Pada ranah yang semacam inilah, saya tertarik untuk melihat dinamika kematian religiositas, yang sedang memengaruhi manusia di dalam bernegara (kematian religiositas bernegara). Karena sangat relevan saya katakan, bahwa orang yang sering-kali membangkang terhadap hukum negara, membangkang terhadap semua aturan yang ada dalam negara, dengan mengatasnamakan “prinsip beragama” itu sebetulnya hanya “menggerakkan agama” demi pemuas hasrat akalnya, pikirannya, perencanaan-nya dan tindakannya sebagai manusia yang sejatinya condong politis dan supermassive.

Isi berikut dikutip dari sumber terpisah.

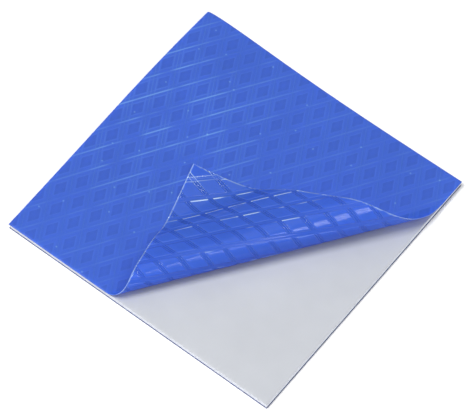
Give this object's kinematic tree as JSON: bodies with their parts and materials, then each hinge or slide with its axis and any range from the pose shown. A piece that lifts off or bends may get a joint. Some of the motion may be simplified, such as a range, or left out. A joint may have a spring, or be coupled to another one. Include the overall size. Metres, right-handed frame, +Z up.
{
  "type": "thermal pad sheet",
  "caption": "Square soft silicone thermal gap pad between embossed film liners, with the top film peeled back from a corner to bare the tacky pad face.",
  "frame": {"origin": "on the floor under the middle of the sheet's outline", "axes": "+Z up through the sheet's thickness, +X along the front edge to the peeled corner, +Y along the left edge to the back"},
  "size_m": [0.1012, 0.1011, 0.0158],
  "materials": {
    "liner_film": "thin blue liner film",
    "silicone_pad": "soft matte grey filled silicone",
    "release_film": "blue embossed release film, satin outside and glossy inside"
  },
  "bodies": {
    "root": {"bottom_liner": "liner_film", "thermal_pad": "silicone_pad", "release_film": "release_film"}
  },
  "joints": []
}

Karena religiositas beragama bukan sesuatu yang sifatnya “memperalat” agama. Layaknya senjata yang ditodongkan secara paksa, agar mengikuti hasrat, kemauan akal, pikiran, perencanaan dan tindakan manusia. Karena wilayah-wilayah yang semacam ini menurut Saiful Bahri disebut Sebagai “Supremasi “politik teologis” beragama, yang tegak bukan sebagai “kesadaran religiositas” yang menjembatani pro-eksistensi manusia di dalam beragama”.
Artinya, agama mati secara fungsi, mati secara orientasi, mati secara refleksi dan mati secara eksistensi yang etis dan objektif. Sehingga, agama hanya semacam dogma, kewajiban dan “alat politis” yang bergerak mengibarkan bendera ke mana-mana meneriakkan kebenaran agama-Nya. Tetapi nilai religiositas secara fungsional itu mati sebagai sistem nilai. Maka, layaknya “benda mati” orang justru bisa menggunakannya kepada sesuatu yang tidak ideal, non-etis dan bahkan melakukan kejahatan-kejahatan kemanusiaan dengan menggunakan agama mati secara fungsi tadi.

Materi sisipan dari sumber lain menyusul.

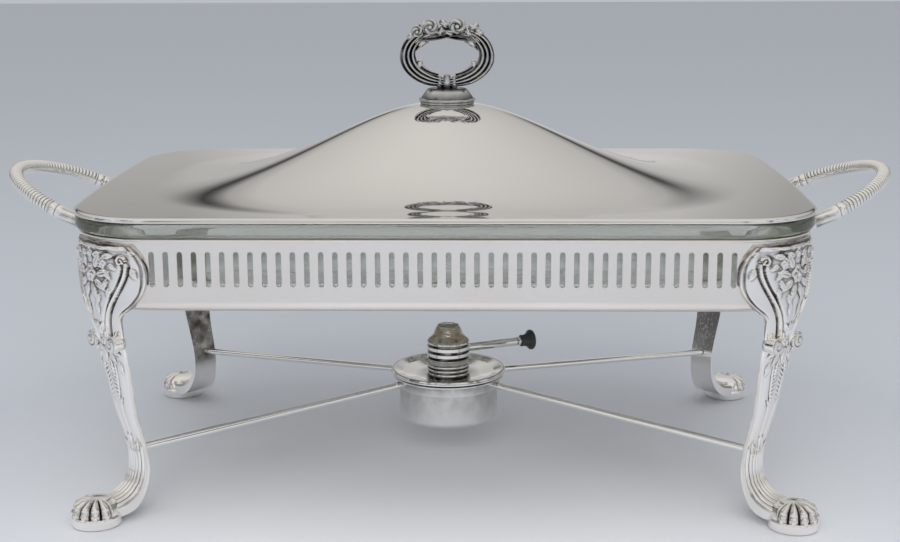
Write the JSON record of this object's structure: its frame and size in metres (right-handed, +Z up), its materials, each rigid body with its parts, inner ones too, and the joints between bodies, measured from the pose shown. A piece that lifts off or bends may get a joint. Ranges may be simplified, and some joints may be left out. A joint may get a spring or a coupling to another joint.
{
  "type": "chafing dish",
  "caption": "Rectangular silver-plated chafing dish: pierced tray on four cast legs, glass liner, domed lift-off lid with loop finial, and a spirit burner in a ring on rods.",
  "frame": {"origin": "on the table, midway between the four feet, at the bottom centre of the bounding box", "axes": "+X along the tray towards the right handle, +Y to the back, +Z up"},
  "size_m": [0.5066, 0.256, 0.2593],
  "materials": {
    "silver_plate": "polished silver plate with fine scuffs",
    "polished_silver_plate": "mirror polished silver plate",
    "cast_silver_plate": "bright silver plate on cast relief, with tarnish in the recesses",
    "antique_silver_plate": "darkened antique silver plate",
    "burner_steel": "bright nickel-plated steel, slightly yellowed",
    "steel_hardware": "plain zinc-plated steel",
    "clear_glass": "clear pressed glass with a green cast at its edge",
    "cotton_wick": "plain cotton",
    "dark_knob": "dark greenish black, satin"
  },
  "bodies": {
    "tray_frame": {"gallery_frame": "silver_plate", "gallery_rim": "silver_plate", "leg_front_left": "cast_silver_plate", "leg_front_right": "cast_silver_plate", "leg_back_left": "cast_silver_plate", "leg_back_right": "cast_silver_plate", "handle_collar_front_left": "cast_silver_plate", "handle_collar_front_right": "cast_silver_plate", "handle_collar_back_left": "cast_silver_plate", "handle_collar_back_right": "cast_silver_plate", "handle_grip_left": "cast_silver_plate", "handle_grip_right": "cast_silver_plate", "burner_ring": "burner_steel", "burner_rod_front_left": "burner_steel", "burner_rod_front_right": "burner_steel", "burner_rod_back_left": "burner_steel", "burner_rod_back_right": "burner_steel"},
    "dish": {"glass_dish": "clear_glass"},
    "lid": {"lid_shell": "polished_silver_plate", "lid_edge_bead": "polished_silver_plate", "finial_base": "antique_silver_plate", "finial_loop": "antique_silver_plate", "finial_stud": "steel_hardware", "finial_washer": "steel_hardware", "finial_nut": "steel_hardware"},
    "burner": {"burner_cup": "burner_steel", "burner_cap": "burner_steel", "wick_tube": "burner_steel", "wick": "cotton_wick", "vent_tower": "burner_steel"},
    "regulator": {"regulator_cone": "burner_steel", "regulator_arm": "burner_steel", "regulator_knob": "dark_knob"}
  },
  "joints": [
    {"name": "dish_lift", "type": "slide", "parent": "tray_frame", "child": "dish", "axis": [0, 0, 1], "range_m": [0, 0.08]},
    {"name": "lid_lift", "type": "slide", "parent": "dish", "child": "lid", "axis": [0, 0, 1], "range_m": [0, 0.12]},
    {"name": "burner_lift", "type": "slide", "parent": "tray_frame", "child": "burner", "axis": [0, 0, 1], "range_m": [0, 0.036]},
    {"name": "regulator_turn", "type": "hinge", "parent": "burner", "child": "regulator", "pos_m": [0, 0, 0.057], "axis": [0, 0, 1], "range_deg": [-45, 45]}
  ]
}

Saya juga tidak sepenuhnya setuju bagaimana religiositas beragama hanya terpaku terhadap shalat atau ibadah saja kepada Tuhan. Di sini memang tidak membuat kadar “religiositas mati”. Tetapi justru mengakibatkan masa hidup religiositas yang pendek dan “pincang”. Artinya, nilai religiositas yang berarti penghayatan, penyelaman nilai dan penebalan pemahaman berfungsi untuk menghidupkan kesadaran, perencanaan, pikiran dan tindakan manusia dalam banyak hal. Karena semesta religiositas beragama pada hakikatnya menjembatani beragam dimensi nilai dalam beragama. Baik bagaimana kesadaran etis seseorang di dalam ber-sosial, bernegara, berhubungan dengan mereka yang berbeda agama serta rasa tanggung-jawab dalam hidupnya.

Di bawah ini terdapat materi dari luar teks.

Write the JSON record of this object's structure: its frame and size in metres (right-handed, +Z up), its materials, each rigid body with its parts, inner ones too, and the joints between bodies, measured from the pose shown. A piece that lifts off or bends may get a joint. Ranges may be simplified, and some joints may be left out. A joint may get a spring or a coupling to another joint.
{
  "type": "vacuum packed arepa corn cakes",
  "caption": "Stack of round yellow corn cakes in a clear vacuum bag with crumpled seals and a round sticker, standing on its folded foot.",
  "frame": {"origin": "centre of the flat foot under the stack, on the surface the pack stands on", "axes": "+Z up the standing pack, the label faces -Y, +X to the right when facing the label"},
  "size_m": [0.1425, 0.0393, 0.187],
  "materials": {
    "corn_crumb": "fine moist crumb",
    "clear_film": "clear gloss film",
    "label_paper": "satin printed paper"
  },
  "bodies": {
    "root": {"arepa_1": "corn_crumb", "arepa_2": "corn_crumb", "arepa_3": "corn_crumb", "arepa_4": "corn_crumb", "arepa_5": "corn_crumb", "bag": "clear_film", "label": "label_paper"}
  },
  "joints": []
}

Jika pemahaman-pemahaman yang amat luas dan mendalam tentang keagamaan tersebut yang disadari sebagai “penghayatan diri” bagaimana nilai religiositas di situ hidup dan menggerakkan akal, hati, pikiran, perencanaan dan keputusan untuk bertindak. Sejatinya tidak mungkin seseorang menolak untuk taat terhadap hukum negara yang berfokus kepada maslahah banyak umat. Sangat tidak mungkin seseorang berbuat kemungkaran. Karena agama hidup dalam dirinya sebagai “penggerak”. Karena orang yang menggerakkan agama itu sebetulnya telah membunuh “religiositas” secara fungsional. Sehingga, agama bisa dijadikan alat. Layaknya benda mati yang bisa digunakan untuk kepentingan apa saja yang menurut dirinya menguntungkan.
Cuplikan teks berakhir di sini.